A few failure modes show up in real ownership:

  • Pack capacity drops before the tool body gives out.
  • Missing or aging batteries create job-stopping downtime.
  • Thin platform coverage leaves gaps when you want a tool outside the Greenworks 80V line.
  • Duplicate chargers turn a tidy setup into clutter.

That is the real risk with any high-voltage battery family. The tool still looks fine while the system around it starts to feel heavy.

The Straight Answer

Buy Greenworks 80V if your next move is a serious battery platform for bigger cordless chores and you are ready to stay inside one ecosystem.
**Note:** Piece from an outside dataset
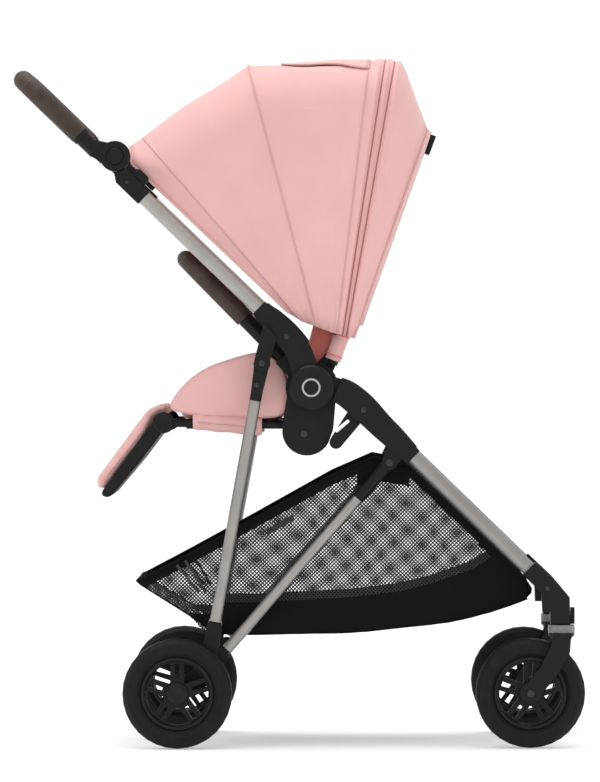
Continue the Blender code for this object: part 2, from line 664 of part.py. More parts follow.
def seat_cushion(name, pivot):
    """Seat pad with a raised wing on each side."""
    centre = prism(name, [(-0.1850, 0.4900), (-0.0170, 0.4900), (-0.0150, 0.5250), (-0.0400, 0.5330),
                          (-0.1500, 0.5400), (-0.1800, 0.5330), (-0.1890, 0.5130)],
                   (-0.1475, 0.1475))
    wing = [(-0.1940, 0.5090), (-0.1940, 0.5166), (-0.1820, 0.5370), (-0.1683, 0.5528),
            (-0.1370, 0.5710), (-0.1034, 0.5839), (-0.0720, 0.5880), (-0.0500, 0.5760),
            (-0.0330, 0.5530), (-0.0290, 0.5000), (-0.0873, 0.4984)]
    for _, side in SIDES:
        joined(centre, prism("wing", wing, layer(side, (0.1450, 0.1755))))
    return dress(centre, "pink", pivot)


def leg_rest(name, pivot):
    """Padded leg board on its pivot barrel."""
    outline = [(-0.2264, 0.4965), (-0.3065, 0.3950), (-0.3000, 0.3800), (-0.2917, 0.3759),
               (-0.2050, 0.4720)] + arc(LEGREST_PIVOT, 0.0155, -70, 110, 9)
    board = prism(name, outline, (-0.1480, 0.1480))
    for _, side in SIDES:
        cut(board, cross_rod("bore", LEGREST_PIVOT, 0.0053, layer(side, (0.1280, 0.1600))))
    return dress(board, "pink", pivot, smooth=False)


def bumper(pivot):
    """U shaped bumper bar with pegs in the seat sockets and a padded grip."""
    top = polar(HUB, 0.2720, BUMPER_ANGLE)
    bar = swept("bumper_bar", loop_path(bumper_point(0.0645), top, BUMPER_Y, 0.050), 0.0108, 14)
    for _, side in SIDES:
        joined(bar, swept("peg", [bumper_xy(0.0410, side), bumper_xy(0.0750, side)], 0.0064, 14))
    grip_path = loop_path(bumper_point(0.1450), top, BUMPER_Y, 0.050)
    grip = swept("bumper_grip", grip_path, BUMPER_RADIUS + 0.0008, 16)
    core_path = loop_path(bumper_point(0.1350), top, BUMPER_Y, 0.050)
    cut(grip, swept("core", core_path, 0.0108 + FIT, 14))
    dress(bar, "black", pivot)
    dress(grip, "leather", pivot)


def backrest(pivot):
    """Back frame tube that turns on the hub, and the padded back panel in front of it."""
    tube = swept("backrest_frame", loop_path(back_point(0.0435), back_point(0.3650), BACK_TUBE_Y, 0.050),
                 0.0095, 14)
    for _, side in SIDES:
        plate = capsule("plate", HUB, back_point(0.0560, 0.002), 0.0200, 0.0100,
                        layer(side, (0.1385, 0.1490)))
        clip = capsule("clip", back_point(0.0945, -0.0020), CANOPY_PIVOT, 0.0090, 0.0085,
                       layer(side, (0.1590, 0.1645)))
        pin = cross_rod("pin", CANOPY_PIVOT, 0.0030, layer(side, (0.1640, 0.1775)))
        bore = cross_rod("bore", HUB, 0.0060 + FIT, layer(side, (0.1300, 0.1600)))
        joined(tube, plate, clip, pin)
        cut(tube, bore)
    dress(tube, "black", pivot)
    pad = prism("backrest_pad", [back_point(0.0420, -0.0060), back_point(0.3500, -0.0060),
                                 back_point(0.3560, 0.0080), back_point(0.3480, 0.0250),
                                 back_point(0.0500, 0.0250), back_point(0.0400, 0.0100)],
                (-0.1380, 0.1380))
    corner = swept("corner", loop_path(back_point(0.0435), back_point(0.3650), BACK_TUBE_Y, 0.050),
                   0.0098, 14)
    dress(cut(pad, corner), "seat_red", pivot)


def recline_lever(name, pivot):
    """Pull loop at the top of the back that frees the recline."""
    lever = prism(name, [back_point(0.3950, -0.0205), back_point(0.4250, -0.0205),
                         back_point(0.4250, -0.0290), back_point(0.3950, -0.0290)], (-0.0250, 0.0250))
    return dress(lever, "black", pivot)


def canopy_rib(angle, radius, reach_in, half_width, corner, steps=5):
    """U section of the canopy in the plane through its pivot axis at an angle."""
    direction = Vector((math.cos(angle), 0, math.sin(angle)))
    start = Vector((CANOPY_PIVOT[0], 0, CANOPY_PIVOT[1]))
    left = [start + direction * reach_in + Vector((0, half_width, 0))]
    for i in range(steps + 1):
        turn = math.pi / 2 * i / steps
        out = radius - corner + corner * math.sin(turn)
        left.append(start + direction * out + Vector((0, half_width - corner + corner * math.cos(turn), 0)))
    return left + [Vector((p.x, -p.y, p.z)) for p in reversed(left)]


def canopy_sheet(name, stations):
    """Thin sheet over a row of ribs, each given as (degrees, radius, lower reach)."""
    work = bmesh.new()
    skins = []
    for shrink in (0.0, CANOPY_THICKNESS):
        rows = []
        for degrees, radius, reach_in in stations:
            rib = canopy_rib(math.radians(degrees), radius - shrink, reach_in,
                             CANOPY_HALF_WIDTH - shrink, CANOPY_CORNER - shrink)
            rows.append([work.verts.new(p) for p in rib])
        skins.append(rows)
    for rows in skins:
        for first, second in zip(rows, rows[1:]):
            for k in range(len(first) - 1):
                work.faces.new((first[k], first[k + 1], second[k + 1], second[k]))
    outer, inner = skins
    for end in (0, -1):
        for k in range(len(outer[end]) - 1):
            work.faces.new((outer[end][k], outer[end][k + 1], inner[end][k + 1], inner[end][k]))
        for i in range(len(outer) - 1):
            work.faces.new((outer[i][end], outer[i + 1][end], inner[i + 1][end], inner[i][end]))
    return make_object(name, finish_mesh(name, work))


def canopy_bow(name, degrees, radius, y, pivot):
    """Bow of the canopy with an eye on the pivot pin at each end."""
    angle = math.radians(degrees)
    start = polar(CANOPY_PIVOT, 0.0060, angle)
    bow = swept(name, loop_path(start, polar(CANOPY_PIVOT, radius, angle), y, 0.070), 0.0029, 8)
    for _, side in SIDES:
        joined(bow, disc("eye", CANOPY_PIVOT, 0.0080, layer(side, (y - 0.0028, y + 0.0028)), 16))
        cut(bow, cross_rod("bore", CANOPY_PIVOT, 0.0033, layer(side, (0.1500, 0.1900)), 12))
    return dress(bow, "black", pivot)


def crotch_strap(name, pivot):
    """Webbing that rises from the seat pad to the buckle."""
    strap = prism(name, [(-0.0760, 0.5395), (-0.0735, 0.5395), (-0.0655, 0.5735), (-0.0680, 0.5735)],
                  (-0.0125, 0.0125))
    return dress(strap, "webbing", pivot, smooth=False)


def shoulder_harness(name, pivot):
    """Shoulder straps with their pads, sewn to a yoke on the backrest."""
    line = [back_point(0.0700, 0.0270), back_point(0.1700, 0.0270), back_point(0.2800, 0.0270)]
    yoke = band(name, [back_point(0.2650, 0.0270), back_point(0.2850, 0.0270)], [0.0014, 0.0014],
                (-0.0550, 0.0550))
    for _, side in SIDES:
        joined(yoke, band("strap", line, [0.0012, 0.0012, 0.0012], layer(side, (0.0280, 0.0530))))
        joined(yoke, band("pad", [back_point(0.1200, 0.0295), back_point(0.2300, 0.0295)],
                          [0.0035, 0.0035], layer(side, (0.0240, 0.0570))))
    return dress(yoke, "webbing", pivot, smooth=False)


def buckle(pivot, button_pivot):
    body = prism("buckle", [(-0.0790, 0.5740), (-0.0560, 0.5745), (-0.0560, 0.5860), (-0.0790, 0.5855)],
                 (-0.0210, 0.0210))
    well = box("well", (-0.0740, -0.0085, 0.5800), (-0.0610, 0.0085, 0.6000))
    dress(cut(body, well), "black", pivot)
    dress(box("buckle_button", (-0.0736, -0.0081, 0.5826), (-0.0614, 0.0081, 0.5880)), "black", button_pivot)


# ---------------------------------------------------------------- assembly

def build_front(root):
    front_parts = []
    for label, side in SIDES:
        front_parts.append(front_arm(f"front_arm_{label}", side))
        front_parts.append(hub_cover(f"hub_cover_{label}", side))
        front_parts.append(front_tube(f"front_tube_{label}", side))
        front_parts.append(caster_housing(f"caster_housing_{label}", side))
        y = side * FRONT_WHEEL[1]
        lock = pivot_at(f"swivel_lock_axis_{label}", 0.4110, y, 0.1990)
        swivel_lock(f"swivel_lock_{label}", side, lock)
        swivel = pivot_at(f"caster_axis_{label}", CASTER_X, y, 0.1800)
        fork(f"fork_{label}", side, swivel)
        spin = pivot_at(f"front_axle_{label}", FRONT_WHEEL[0], y, FRONT_WHEEL[2], swivel)
        centre = (FRONT_WHEEL[0], y, FRONT_WHEEL[2])
        tyre(f"front_tyre_{label}", centre, spin)
        rim(f"front_rim_{label}", centre, spin, side, False)
    crossbar = cross_rod("front_crossbar", (0.3560, 0.2520), 0.0080, (-0.1852, 0.1852), 20)
    front_parts.append(dress(crossbar, "anodised"))
    front_parts.append(basket("basket"))
    for made in front_parts:
        made.parent = root


def build_handle():
    fold = pivot_at("fold_axis", HUB[0], 0, HUB[1])
    hinge = along(HANDLE_HINGE_S, HANDLE_HINGE_RISE)
    turn = pivot_at("handlebar_axis", hinge[0], 0, hinge[1], fold)
    for label, side in SIDES:
        handle_arm(f"handle_arm_{label}", side, fold)
        handle_tube(f"handle_tube_{label}", side, fold)
        handle_joint(f"handle_joint_{label}", side, fold)
        x, z = along(-0.404, 0.019)
        slide = pivot_at(f"fold_trigger_axis_{label}", x, side * FRAME_Y, z, fold)
        fold_trigger(f"fold_trigger_{label}", side, slide)
        press = pivot_at(f"handle_button_axis_{label}", hinge[0], side * 0.2080, hinge[1], turn)
        handle_button(f"handle_button_{label}", side, press)
    handlebar(turn)
    return fold


def build_rear(fold):
    leg_axis = pivot_at("rear_leg_axis", LEG_PIVOT[0], 0, LEG_PIVOT[1], fold)
    strut_axis = pivot_at("strut_axis", STRUT_PIVOT[0], 0, STRUT_PIVOT[1])
    for label, side in SIDES:
        leg_sleeve(f"leg_sleeve_{label}", side, leg_axis)
        rear_leg(f"rear_leg_{label}", side, leg_axis)
        strut_sleeve(f"strut_sleeve_{label}", side, strut_axis)
        strut(f"strut_{label}", side, strut_axis)
        y = side * REAR_WHEEL[1]
        spin = pivot_at(f"rear_axle_{label}", REAR_WHEEL[0], y, REAR_WHEEL[2], strut_axis)
        centre = (REAR_WHEEL[0], y, REAR_WHEEL[2])
        tyre(f"rear_tyre_{label}", centre, spin)
        rim(f"rear_rim_{label}", centre, spin, side, True)
    rear_axle("rear_axle", strut_axis)
    pedal_axis = pivot_at("brake_axis", FOOT_PIVOT[0], -0.12, FOOT_PIVOT[1], strut_axis)
    brake_pedal("brake_pedal", pedal_axis)


def build_seat():
    lift = pivot_at("seat_lift_axis", HUB[0], 0, HUB[1])
    seat_base("seat_base", lift)
    seat_cushion("seat_cushion", lift)
    crotch_strap("crotch_strap", lift)
    buckle(lift, pivot_at("buckle_button_axis", -0.0675, 0, 0.5850, lift))
    leg_rest("leg_rest", pivot_at("leg_rest_axis", LEGREST_PIVOT[0], 0, LEGREST_PIVOT[1], lift))
    bumper(pivot_at("bumper_axis", *bumper_xy(0.0645, 0), lift))
    recline = pivot_at("recline_axis", HUB[0], 0, HUB[1], lift)
    backrest(recline)
    shoulder_harness("shoulder_harness", recline)
    x, z = back_point(0.4100, -0.0250)
    recline_lever("recline_lever", pivot_at("recline_lever_axis", x, 0, z, recline))
    rear = canopy_sheet("canopy_rear_panel", [(79.0, 0.4125, 0.020), (74.0, 0.4140, 0.020),
                                              (68.0, 0.3683, 0.024), (62.8, 0.3350, 0.030)])
    dress(rear, "pink", recline)
    front_axis = pivot_at("canopy_front_axis", CANOPY_PIVOT[0], 0, CANOPY_PIVOT[1], recline)
    mid_axis = pivot_at("canopy_mid_axis", CANOPY_PIVOT[0], 0, CANOPY_PIVOT[1], recline)
    cover = canopy_sheet("canopy_cover", [(140.5, 0.4080, 0.110), (123.0, 0.4000, 0.050),
                                          (106.8, 0.4100, 0.035), (93.0, 0.3960, 0.022),
                                          (79.4, 0.4070, 0.020)])
    dress(cover, "pink", mid_axis)
    canopy_bow("canopy_bow_front", 137.7, 0.3960, 0.1740, front_axis)
    canopy_bow("canopy_bow_mid", 106.8, 0.4010, 0.1680, mid_axis)


def main():
    for old in list(bpy.data.objects):
        bpy.data.objects.remove(old)
    root = pivot_at("front_frame", 0, 0, 0)
    build_front(root)
    fold = build_handle()
    build_rear(fold)
    build_seat()


main()
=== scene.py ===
import math

import bmesh
import bpy
import numpy as np
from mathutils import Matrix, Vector, noise


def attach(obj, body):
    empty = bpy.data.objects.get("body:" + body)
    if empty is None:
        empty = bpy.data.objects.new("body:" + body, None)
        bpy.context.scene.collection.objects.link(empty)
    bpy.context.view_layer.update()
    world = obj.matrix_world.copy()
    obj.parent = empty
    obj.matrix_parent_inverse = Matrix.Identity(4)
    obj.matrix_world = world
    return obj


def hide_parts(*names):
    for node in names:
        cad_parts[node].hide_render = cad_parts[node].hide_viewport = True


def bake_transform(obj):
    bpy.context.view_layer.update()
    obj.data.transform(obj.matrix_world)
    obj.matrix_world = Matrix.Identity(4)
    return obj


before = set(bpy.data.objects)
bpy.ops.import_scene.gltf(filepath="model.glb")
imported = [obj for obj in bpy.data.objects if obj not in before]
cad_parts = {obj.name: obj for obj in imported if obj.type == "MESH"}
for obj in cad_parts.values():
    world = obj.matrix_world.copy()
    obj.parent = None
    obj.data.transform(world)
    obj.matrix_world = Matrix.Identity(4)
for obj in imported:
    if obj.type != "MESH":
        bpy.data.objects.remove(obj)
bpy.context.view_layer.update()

# Driving places: (x, z) pairs in metres, y as a distance from the middle plane.
SIDES = (("right", -1), ("left", 1))
PIVOT = (0.0424, 0.6355)          # the canopy's bows turn here
HUB = (0.0188, 0.5414)            # fold joint
KNEE = (-0.2043, 0.4881)          # leg rest hinge
FOOT = (-0.1395, 0.1109)          # lower end of the rear leg
LEG_TOP = (-0.0552, 0.5778)       # upper end of the rear leg
REAR_WHEEL = (-0.1821, 0.0825)
FRONT_WHEEL = (0.3482, 0.0825)
CASTER_X = 0.3950
REAR_WHEEL_Y = 0.2255
FRONT_WHEEL_Y = 0.2000
ARM_FACE_Y = 0.2080               # outer face of the frame's arms
HUB_FACE_Y = 0.2165
HANDLE_Y = 0.197
BACK_TUBE_Y = 0.157
BASKET_Y = 0.1722
WING_Y = (0.1480, 0.1725)
RIB_Y = 0.1838                    # canopy's half width over a rib
BETWEEN_Y = 0.1830                # and between two ribs
VALLEY_Y = 0.1785                 # and in a fold
BACK = math.radians(69.6)         # slope of the backrest
HANDLE = math.radians(-44.0)      # slope of the handle tube
PRESSURE = 4.0                    # inside a pad, for the cloth simulation
PINK = (0.725, 0.425, 0.405)
# Deep rose of the inside cloth: partly the cloth's own darker pink, partly painted shade of the dim space
# inside the canopy and behind the backrest.
ROSE_WITH_PAINTED_SHADE = (0.70, 0.205, 0.175)


# ------------------------------------------------------------------ materials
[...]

Skip it if your real target is a broad workshop wall, because DeWalt 20V MAX or Milwaukee M18 fits that job better.

The best Greenworks buyer values power-family simplicity over universal compatibility. The buyer who wants one battery to cover every tool on the shelf ends up happier elsewhere.

Frequently Asked Questions

Is Greenworks 80V a good replacement for gas tools?

Yes. Greenworks 80V fits buyers who want to move larger chores away from gas while cutting fuel upkeep, startup hassle, and storage mess. It loses to gas only when absolute runtime and refueling speed matter more than convenience.

Do Greenworks 80V batteries work with Greenworks 40V or 60V tools?

No. Greenworks 80V sits in its own battery family, so plan on dedicated packs and a dedicated charger. Mixing platforms creates duplicate storage and extra cost in both space and money.

Should we buy a Greenworks 80V kit or a bare tool?

Buy the kit when you are starting the ecosystem. Buy the bare tool only when you already own healthy 80V batteries and a charger. The trade-off is simple, a kit gives you the full system footprint right away, while the bare tool saves space only if your battery setup already exists.

Is Greenworks 80V too much for a small yard or light use?

Yes, if the work list stays light. A smaller 40V family like Ryobi 40V fits casual home use better and asks for less platform commitment. Greenworks 80V makes more sense when the jobs are large enough to justify the bigger battery island.

What should we compare it with first?

Compare it with EGO 56V for premium outdoor tools and with DeWalt 20V MAX for workshop-first buying. Those two alternatives sit on opposite sides of the decision Greenworks 80V creates, one favors outdoor system depth and the other favors indoor tool breadth.

What is the biggest ownership mistake buyers make?

They buy the tool body and ignore the battery system. The battery, charger, and storage plan decide whether Greenworks 80V feels simple or annoying after the first season.